» Record extracts:
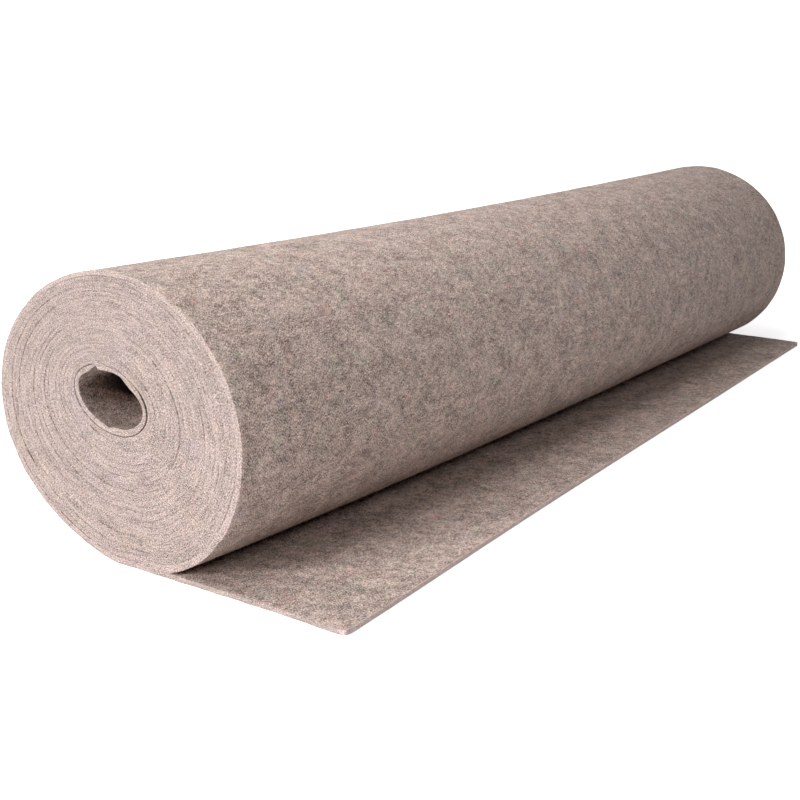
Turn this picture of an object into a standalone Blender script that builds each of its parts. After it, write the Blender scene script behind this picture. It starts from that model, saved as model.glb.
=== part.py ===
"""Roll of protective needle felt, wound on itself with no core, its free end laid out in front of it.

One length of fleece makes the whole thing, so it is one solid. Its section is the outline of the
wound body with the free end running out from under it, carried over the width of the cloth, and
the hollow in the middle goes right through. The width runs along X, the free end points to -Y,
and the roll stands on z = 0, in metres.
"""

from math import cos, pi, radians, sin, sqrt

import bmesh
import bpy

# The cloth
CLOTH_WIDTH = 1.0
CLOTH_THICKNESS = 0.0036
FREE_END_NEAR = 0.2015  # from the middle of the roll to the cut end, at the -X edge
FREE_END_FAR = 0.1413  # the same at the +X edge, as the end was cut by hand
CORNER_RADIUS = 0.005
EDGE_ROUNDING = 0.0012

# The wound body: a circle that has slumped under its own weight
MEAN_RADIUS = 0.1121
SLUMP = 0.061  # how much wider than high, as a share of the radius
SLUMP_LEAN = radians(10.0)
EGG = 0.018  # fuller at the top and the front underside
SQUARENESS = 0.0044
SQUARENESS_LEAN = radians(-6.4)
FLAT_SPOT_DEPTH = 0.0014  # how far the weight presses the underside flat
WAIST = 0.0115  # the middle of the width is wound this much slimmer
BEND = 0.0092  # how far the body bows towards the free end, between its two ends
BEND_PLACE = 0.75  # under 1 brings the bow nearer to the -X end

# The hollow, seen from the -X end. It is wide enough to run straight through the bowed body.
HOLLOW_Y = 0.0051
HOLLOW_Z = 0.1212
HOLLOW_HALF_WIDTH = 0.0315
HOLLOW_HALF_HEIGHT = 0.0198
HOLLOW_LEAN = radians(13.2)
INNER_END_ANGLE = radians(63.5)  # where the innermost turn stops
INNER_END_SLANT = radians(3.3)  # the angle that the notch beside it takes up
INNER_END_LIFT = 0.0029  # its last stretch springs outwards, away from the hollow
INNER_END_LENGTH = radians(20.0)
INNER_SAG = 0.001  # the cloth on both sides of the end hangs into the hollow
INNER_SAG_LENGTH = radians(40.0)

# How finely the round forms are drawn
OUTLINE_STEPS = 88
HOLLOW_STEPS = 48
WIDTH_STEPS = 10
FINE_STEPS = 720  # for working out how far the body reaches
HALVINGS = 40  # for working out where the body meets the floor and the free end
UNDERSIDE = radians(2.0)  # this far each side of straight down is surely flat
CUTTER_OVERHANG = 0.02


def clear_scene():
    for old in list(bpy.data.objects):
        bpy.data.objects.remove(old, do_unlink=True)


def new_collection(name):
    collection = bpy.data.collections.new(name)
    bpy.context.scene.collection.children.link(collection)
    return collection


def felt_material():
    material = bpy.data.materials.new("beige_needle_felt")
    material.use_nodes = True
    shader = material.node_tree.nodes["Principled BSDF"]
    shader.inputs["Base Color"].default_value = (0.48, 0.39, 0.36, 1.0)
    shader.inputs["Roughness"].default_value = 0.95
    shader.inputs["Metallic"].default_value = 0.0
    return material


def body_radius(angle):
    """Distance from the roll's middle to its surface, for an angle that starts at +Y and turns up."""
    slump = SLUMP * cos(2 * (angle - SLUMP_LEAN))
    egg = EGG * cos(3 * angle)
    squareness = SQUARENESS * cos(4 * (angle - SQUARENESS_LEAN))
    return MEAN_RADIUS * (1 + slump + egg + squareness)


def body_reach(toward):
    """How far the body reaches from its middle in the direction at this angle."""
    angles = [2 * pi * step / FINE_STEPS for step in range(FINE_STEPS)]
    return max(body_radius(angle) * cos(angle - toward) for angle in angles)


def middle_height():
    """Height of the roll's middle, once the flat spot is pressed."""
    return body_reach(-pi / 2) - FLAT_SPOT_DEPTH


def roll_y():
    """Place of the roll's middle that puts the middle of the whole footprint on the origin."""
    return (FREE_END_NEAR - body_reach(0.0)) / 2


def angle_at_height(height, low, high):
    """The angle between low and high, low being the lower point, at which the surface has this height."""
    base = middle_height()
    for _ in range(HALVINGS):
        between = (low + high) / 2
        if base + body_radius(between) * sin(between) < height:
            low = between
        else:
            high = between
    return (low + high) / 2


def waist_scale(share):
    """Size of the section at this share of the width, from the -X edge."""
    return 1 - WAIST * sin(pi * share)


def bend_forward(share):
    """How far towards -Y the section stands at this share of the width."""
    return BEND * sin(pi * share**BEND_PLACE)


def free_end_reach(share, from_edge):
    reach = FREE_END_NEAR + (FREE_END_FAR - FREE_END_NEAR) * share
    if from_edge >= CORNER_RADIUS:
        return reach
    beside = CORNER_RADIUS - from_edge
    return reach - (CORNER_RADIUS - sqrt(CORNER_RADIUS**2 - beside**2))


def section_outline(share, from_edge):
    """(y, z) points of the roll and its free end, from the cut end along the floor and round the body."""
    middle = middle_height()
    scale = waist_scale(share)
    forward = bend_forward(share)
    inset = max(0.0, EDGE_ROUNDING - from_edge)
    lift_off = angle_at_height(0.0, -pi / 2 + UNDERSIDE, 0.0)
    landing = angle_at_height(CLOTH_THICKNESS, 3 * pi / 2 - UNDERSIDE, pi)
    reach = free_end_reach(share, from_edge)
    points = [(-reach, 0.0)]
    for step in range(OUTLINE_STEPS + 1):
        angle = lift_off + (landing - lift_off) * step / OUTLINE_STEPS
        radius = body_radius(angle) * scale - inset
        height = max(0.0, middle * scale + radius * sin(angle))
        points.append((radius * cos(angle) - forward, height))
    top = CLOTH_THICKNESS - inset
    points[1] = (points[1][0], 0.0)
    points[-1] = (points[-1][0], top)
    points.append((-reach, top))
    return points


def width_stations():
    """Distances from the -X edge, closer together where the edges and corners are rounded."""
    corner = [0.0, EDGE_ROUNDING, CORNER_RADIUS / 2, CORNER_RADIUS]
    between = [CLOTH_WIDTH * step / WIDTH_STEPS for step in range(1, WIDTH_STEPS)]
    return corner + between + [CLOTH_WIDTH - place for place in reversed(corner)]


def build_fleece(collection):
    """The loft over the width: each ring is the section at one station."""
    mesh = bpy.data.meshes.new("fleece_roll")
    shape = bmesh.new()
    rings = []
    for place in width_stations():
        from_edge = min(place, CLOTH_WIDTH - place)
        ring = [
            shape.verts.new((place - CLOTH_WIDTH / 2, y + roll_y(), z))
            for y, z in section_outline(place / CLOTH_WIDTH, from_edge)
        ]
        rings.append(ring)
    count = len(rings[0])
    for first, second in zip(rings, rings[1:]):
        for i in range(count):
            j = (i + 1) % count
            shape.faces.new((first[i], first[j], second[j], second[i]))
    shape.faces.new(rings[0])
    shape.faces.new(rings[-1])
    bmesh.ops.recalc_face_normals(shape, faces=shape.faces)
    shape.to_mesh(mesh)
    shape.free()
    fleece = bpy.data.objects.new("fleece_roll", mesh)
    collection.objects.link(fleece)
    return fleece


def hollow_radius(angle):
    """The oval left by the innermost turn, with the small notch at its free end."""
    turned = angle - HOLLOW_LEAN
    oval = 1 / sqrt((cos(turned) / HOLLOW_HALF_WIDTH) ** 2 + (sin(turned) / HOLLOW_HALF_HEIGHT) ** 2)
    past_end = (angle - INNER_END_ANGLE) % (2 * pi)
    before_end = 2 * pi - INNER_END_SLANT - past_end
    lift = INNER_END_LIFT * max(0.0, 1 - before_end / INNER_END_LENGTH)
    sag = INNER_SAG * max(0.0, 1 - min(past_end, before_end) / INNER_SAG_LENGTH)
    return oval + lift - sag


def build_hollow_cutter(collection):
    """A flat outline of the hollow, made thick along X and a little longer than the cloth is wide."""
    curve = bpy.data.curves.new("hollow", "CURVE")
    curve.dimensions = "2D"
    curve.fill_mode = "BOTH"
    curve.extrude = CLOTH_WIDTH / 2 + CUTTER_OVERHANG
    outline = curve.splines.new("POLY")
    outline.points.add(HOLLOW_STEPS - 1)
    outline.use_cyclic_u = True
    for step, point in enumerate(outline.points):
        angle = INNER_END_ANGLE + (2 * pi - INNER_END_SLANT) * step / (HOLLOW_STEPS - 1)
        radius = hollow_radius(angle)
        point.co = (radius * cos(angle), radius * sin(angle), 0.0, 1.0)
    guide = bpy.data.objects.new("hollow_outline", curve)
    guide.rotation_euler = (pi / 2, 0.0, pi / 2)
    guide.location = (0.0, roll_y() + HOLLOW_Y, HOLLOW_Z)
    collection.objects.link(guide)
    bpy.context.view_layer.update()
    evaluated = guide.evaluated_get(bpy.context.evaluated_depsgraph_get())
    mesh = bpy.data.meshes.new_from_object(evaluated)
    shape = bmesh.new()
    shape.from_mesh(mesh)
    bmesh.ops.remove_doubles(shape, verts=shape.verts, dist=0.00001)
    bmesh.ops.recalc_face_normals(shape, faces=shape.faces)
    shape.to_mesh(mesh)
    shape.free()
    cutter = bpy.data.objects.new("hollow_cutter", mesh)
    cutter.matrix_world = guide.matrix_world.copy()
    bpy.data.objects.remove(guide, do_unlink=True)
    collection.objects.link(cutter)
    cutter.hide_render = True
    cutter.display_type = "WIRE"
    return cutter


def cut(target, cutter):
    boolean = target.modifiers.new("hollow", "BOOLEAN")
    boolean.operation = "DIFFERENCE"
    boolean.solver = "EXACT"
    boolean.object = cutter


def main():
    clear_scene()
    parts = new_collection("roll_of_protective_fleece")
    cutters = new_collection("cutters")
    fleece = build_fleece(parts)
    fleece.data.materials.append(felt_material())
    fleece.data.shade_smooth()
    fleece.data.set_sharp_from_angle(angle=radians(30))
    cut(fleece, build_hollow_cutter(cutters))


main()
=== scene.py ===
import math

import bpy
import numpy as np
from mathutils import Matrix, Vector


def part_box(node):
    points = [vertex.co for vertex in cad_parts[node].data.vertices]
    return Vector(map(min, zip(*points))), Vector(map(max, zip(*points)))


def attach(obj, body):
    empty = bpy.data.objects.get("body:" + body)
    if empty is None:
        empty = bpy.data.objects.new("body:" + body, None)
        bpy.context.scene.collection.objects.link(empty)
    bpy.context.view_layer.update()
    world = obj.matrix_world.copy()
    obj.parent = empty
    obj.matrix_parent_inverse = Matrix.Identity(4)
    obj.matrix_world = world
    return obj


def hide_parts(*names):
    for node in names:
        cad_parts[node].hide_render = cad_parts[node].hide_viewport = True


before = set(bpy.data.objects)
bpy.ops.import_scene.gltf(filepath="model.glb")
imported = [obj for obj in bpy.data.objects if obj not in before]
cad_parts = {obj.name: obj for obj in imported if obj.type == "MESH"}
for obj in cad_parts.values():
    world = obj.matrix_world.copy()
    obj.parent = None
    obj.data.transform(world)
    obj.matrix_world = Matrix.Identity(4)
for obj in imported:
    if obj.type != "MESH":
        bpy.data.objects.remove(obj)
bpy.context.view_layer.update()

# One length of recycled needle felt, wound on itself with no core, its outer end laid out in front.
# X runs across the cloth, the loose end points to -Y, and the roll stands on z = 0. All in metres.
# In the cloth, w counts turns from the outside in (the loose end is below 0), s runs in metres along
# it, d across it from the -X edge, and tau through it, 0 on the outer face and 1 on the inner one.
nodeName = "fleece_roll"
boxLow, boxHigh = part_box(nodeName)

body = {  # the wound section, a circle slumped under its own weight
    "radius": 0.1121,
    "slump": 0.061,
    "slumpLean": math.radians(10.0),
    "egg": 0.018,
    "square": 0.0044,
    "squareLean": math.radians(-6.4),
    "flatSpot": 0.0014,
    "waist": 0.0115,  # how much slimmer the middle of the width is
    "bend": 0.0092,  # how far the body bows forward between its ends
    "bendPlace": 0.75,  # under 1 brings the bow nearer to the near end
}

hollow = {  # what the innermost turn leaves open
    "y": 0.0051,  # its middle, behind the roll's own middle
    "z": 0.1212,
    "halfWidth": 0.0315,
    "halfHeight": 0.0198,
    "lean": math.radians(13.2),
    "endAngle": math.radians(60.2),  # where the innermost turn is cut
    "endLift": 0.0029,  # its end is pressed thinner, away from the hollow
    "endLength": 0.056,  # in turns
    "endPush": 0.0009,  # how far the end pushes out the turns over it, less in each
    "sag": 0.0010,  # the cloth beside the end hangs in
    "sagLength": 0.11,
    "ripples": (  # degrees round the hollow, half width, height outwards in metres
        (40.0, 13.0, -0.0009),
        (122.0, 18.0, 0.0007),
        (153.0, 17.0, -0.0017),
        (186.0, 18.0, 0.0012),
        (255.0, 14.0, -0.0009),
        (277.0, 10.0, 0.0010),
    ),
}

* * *

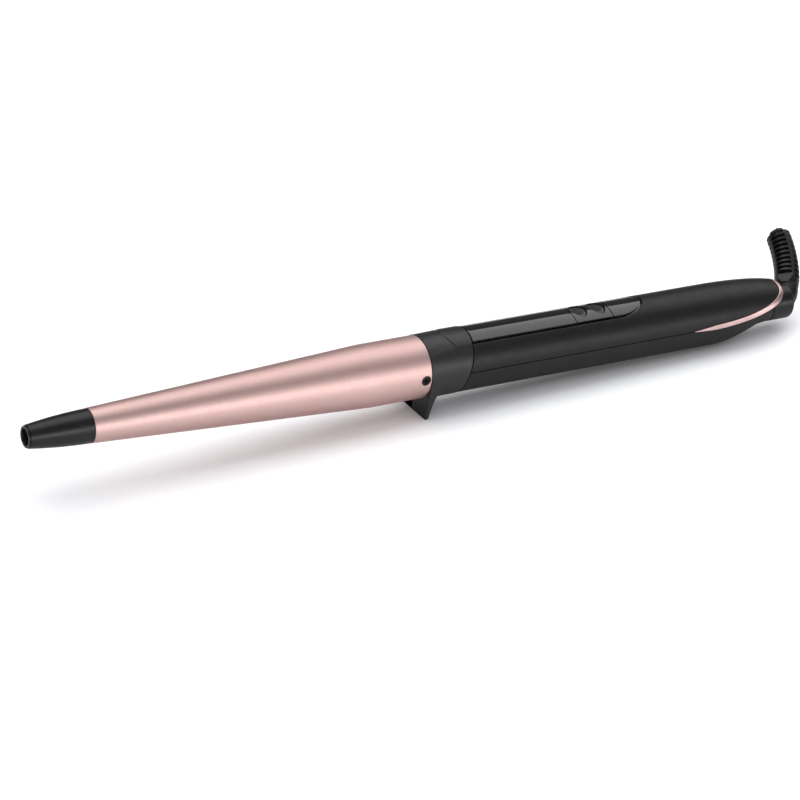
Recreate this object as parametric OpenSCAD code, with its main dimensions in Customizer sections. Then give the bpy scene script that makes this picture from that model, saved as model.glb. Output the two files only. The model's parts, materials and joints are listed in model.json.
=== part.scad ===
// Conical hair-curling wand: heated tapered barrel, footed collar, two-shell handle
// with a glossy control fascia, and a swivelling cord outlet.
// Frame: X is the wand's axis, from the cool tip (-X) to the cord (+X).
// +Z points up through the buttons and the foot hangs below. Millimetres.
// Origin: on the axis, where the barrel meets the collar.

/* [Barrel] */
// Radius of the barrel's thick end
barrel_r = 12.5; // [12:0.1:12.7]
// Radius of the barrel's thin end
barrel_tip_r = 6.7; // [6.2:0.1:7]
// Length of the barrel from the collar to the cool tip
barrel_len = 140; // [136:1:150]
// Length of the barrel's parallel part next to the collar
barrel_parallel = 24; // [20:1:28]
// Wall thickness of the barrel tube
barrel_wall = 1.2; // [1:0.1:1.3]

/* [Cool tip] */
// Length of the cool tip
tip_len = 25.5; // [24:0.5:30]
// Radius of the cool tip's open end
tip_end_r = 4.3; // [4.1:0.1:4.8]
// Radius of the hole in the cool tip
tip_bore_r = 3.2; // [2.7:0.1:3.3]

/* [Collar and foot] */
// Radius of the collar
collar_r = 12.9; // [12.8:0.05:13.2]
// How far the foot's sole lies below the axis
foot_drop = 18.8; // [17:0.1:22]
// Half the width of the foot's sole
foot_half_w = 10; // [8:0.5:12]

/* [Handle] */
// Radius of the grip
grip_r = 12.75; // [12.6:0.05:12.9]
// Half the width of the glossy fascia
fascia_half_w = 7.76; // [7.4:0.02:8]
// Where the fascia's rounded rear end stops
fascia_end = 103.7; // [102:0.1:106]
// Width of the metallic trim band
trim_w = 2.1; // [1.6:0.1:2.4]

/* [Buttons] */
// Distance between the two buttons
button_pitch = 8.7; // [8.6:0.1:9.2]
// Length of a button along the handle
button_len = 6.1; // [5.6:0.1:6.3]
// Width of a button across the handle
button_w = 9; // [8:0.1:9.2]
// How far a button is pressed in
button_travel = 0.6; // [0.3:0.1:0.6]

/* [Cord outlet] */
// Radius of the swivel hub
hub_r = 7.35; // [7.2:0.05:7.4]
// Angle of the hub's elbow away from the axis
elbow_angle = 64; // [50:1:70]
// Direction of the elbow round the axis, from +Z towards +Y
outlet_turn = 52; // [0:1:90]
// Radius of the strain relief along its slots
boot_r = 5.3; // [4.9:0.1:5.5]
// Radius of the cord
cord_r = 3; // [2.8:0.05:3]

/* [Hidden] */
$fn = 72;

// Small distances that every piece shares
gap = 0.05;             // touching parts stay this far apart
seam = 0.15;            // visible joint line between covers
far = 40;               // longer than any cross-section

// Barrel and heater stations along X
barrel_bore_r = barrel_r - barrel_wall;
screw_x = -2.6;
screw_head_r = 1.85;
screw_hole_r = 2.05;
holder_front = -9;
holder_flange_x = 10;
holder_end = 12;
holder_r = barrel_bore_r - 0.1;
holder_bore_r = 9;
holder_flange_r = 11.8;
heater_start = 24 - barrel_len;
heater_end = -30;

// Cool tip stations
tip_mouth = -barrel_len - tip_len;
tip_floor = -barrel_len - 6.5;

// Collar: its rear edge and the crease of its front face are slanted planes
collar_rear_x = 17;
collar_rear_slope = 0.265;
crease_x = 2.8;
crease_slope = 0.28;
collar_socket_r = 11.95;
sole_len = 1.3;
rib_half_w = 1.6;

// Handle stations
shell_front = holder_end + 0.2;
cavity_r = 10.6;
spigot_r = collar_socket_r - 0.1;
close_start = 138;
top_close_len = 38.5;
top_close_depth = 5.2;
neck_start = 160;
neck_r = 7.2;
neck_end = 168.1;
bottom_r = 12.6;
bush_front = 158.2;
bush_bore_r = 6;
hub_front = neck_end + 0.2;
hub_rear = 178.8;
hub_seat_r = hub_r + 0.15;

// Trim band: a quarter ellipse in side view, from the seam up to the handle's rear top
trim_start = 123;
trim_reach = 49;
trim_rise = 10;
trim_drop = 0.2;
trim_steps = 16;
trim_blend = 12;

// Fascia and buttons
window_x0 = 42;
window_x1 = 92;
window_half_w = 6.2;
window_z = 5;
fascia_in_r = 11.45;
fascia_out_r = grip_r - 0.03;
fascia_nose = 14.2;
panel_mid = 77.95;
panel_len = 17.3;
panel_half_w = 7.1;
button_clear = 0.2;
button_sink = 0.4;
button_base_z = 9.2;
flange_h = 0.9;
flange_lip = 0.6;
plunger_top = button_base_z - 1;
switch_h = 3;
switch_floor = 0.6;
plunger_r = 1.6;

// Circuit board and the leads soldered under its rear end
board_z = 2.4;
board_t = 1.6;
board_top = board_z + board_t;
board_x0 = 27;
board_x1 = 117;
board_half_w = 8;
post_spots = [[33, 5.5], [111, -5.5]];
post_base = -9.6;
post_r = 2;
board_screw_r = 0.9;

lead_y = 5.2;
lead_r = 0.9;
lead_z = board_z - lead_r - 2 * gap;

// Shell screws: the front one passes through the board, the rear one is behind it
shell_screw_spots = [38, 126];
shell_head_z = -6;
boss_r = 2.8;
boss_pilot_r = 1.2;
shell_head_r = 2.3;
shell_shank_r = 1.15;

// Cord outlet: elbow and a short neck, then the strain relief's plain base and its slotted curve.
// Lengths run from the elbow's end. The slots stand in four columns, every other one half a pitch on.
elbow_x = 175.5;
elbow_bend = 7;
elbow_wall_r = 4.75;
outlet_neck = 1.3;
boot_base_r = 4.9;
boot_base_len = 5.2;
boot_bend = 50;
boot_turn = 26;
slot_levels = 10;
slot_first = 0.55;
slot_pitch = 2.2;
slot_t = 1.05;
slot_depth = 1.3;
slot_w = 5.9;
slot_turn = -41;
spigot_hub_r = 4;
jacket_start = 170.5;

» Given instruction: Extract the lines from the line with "fleece.data.materials.append(felt_material())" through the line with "bpy.data.objects.remove(obj)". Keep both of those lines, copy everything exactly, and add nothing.

» Full solution:
    fleece.data.materials.append(felt_material())
    fleece.data.shade_smooth()
    fleece.data.set_sharp_from_angle(angle=radians(30))
    cut(fleece, build_hollow_cutter(cutters))


main()
=== scene.py ===
import math

import bpy
import numpy as np
from mathutils import Matrix, Vector


def part_box(node):
    points = [vertex.co for vertex in cad_parts[node].data.vertices]
    return Vector(map(min, zip(*points))), Vector(map(max, zip(*points)))


def attach(obj, body):
    empty = bpy.data.objects.get("body:" + body)
    if empty is None:
        empty = bpy.data.objects.new("body:" + body, None)
        bpy.context.scene.collection.objects.link(empty)
    bpy.context.view_layer.update()
    world = obj.matrix_world.copy()
    obj.parent = empty
    obj.matrix_parent_inverse = Matrix.Identity(4)
    obj.matrix_world = world
    return obj


def hide_parts(*names):
    for node in names:
        cad_parts[node].hide_render = cad_parts[node].hide_viewport = True


before = set(bpy.data.objects)
bpy.ops.import_scene.gltf(filepath="model.glb")
imported = [obj for obj in bpy.data.objects if obj not in before]
cad_parts = {obj.name: obj for obj in imported if obj.type == "MESH"}
for obj in cad_parts.values():
    world = obj.matrix_world.copy()
    obj.parent = None
    obj.data.transform(world)
    obj.matrix_world = Matrix.Identity(4)
for obj in imported:
    if obj.type != "MESH":
        bpy.data.objects.remove(obj)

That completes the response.